El positivismo friedmanita es de cortas miras. Parece que se niega a admitir que existe una tradición teórica liberal más antigua y sabia que la suya que le hubiera hecho concluir lo mismo y mejor antes de la caída del muro de Berlín.
La encrucijada política deriva de aquella. Si la tradición teórica que puede ser comparada por los políticos, la monetarista, pierde valor, el liberalismo ya no vende. La agenda política norteamericana de los últimos años es clara en esto y no porque a los norteamericanos les preocupe la seguridad, que es muy plausible, sino porque han sacrificado amplias cotas de libertad económica no sólo a ella, sino a las subvenciones, la "solidaridad", la compasión y a todas aquellas propuestas que prometen lo que nunca podrán cumplir.

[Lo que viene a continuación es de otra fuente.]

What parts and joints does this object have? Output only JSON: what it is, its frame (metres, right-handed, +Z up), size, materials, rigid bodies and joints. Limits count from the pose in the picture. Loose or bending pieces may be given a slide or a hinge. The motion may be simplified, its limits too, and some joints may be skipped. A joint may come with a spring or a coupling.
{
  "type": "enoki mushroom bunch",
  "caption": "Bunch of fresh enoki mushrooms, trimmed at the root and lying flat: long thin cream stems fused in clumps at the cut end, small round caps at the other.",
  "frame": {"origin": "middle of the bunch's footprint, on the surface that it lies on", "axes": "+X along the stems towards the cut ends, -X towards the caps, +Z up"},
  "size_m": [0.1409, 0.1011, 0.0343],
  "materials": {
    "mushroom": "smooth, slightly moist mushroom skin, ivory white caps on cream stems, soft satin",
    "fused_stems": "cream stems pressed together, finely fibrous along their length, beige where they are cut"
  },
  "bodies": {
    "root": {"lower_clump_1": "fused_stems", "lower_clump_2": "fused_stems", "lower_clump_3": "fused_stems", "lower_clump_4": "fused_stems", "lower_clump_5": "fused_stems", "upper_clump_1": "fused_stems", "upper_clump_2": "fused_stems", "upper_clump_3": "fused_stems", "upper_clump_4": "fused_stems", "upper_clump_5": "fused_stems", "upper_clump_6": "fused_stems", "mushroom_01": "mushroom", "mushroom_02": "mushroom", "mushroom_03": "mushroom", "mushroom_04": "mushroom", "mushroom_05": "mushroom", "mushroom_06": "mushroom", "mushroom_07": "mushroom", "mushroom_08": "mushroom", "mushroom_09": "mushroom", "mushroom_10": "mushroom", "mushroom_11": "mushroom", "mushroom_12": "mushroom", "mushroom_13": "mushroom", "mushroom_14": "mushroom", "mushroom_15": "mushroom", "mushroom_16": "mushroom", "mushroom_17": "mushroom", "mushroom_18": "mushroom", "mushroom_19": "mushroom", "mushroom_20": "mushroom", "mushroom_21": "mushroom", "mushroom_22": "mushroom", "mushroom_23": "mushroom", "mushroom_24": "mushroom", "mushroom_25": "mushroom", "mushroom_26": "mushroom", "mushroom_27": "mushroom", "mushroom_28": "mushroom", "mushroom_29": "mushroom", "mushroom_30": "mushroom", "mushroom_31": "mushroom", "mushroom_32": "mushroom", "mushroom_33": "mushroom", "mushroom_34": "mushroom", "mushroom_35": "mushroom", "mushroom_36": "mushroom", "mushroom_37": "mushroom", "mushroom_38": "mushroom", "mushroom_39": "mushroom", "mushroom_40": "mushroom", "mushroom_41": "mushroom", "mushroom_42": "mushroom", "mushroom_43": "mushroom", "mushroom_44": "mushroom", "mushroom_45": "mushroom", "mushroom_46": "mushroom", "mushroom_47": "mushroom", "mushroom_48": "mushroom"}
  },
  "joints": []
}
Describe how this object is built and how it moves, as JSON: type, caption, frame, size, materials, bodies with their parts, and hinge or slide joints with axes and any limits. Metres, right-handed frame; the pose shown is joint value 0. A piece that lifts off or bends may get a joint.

Frente a este fracaso neoliberal se alza, impasible en el plano teórico, la tradición austriaca. Inexpugnable en sus análisis, infalible en sus pattern predictions es, no obstante, incapaz de entusiasmar a ningún político ni a ningún medio de comunicación de importancia. De nada sirve, no obstante, lamentarse. La tradición austriaca sigue siendo académicamente minoritaria por más que su solidez sea insuperable en el plano económico. Para la opinión pública general, además, o no existe o es considerada como una variante menor del mismo inconvincente liberalismo. Y no vende porque le falta ofrecer un producto político que venda, algo que sea asumible desde quien busca acceder al poder político o desde quien desea reformarlo en un sentido determinado.
No arraiga en la opinión porque sólo prende en las minorías que nos apasionamos con la libertad y, colateralmente, con la expansión sin límites de la productividad y la felicidad humana. Pero no aporta nada a la organización de la sociedad política, salvo generalidades derivadas de la idea de fraccionamiento simple y como sea, del poder territorial, formal, institucional y total. Pienso que ha llegado el momento de que haya una teoría austriaca, o complementaria a ésta, del Estado. Mientras ésta no exista, seremos minoritarios, muy minoritarios, desoladoramente minoritarios… e incapaces de generar una sociedad de minorías orgullosas, es decir, de individuos.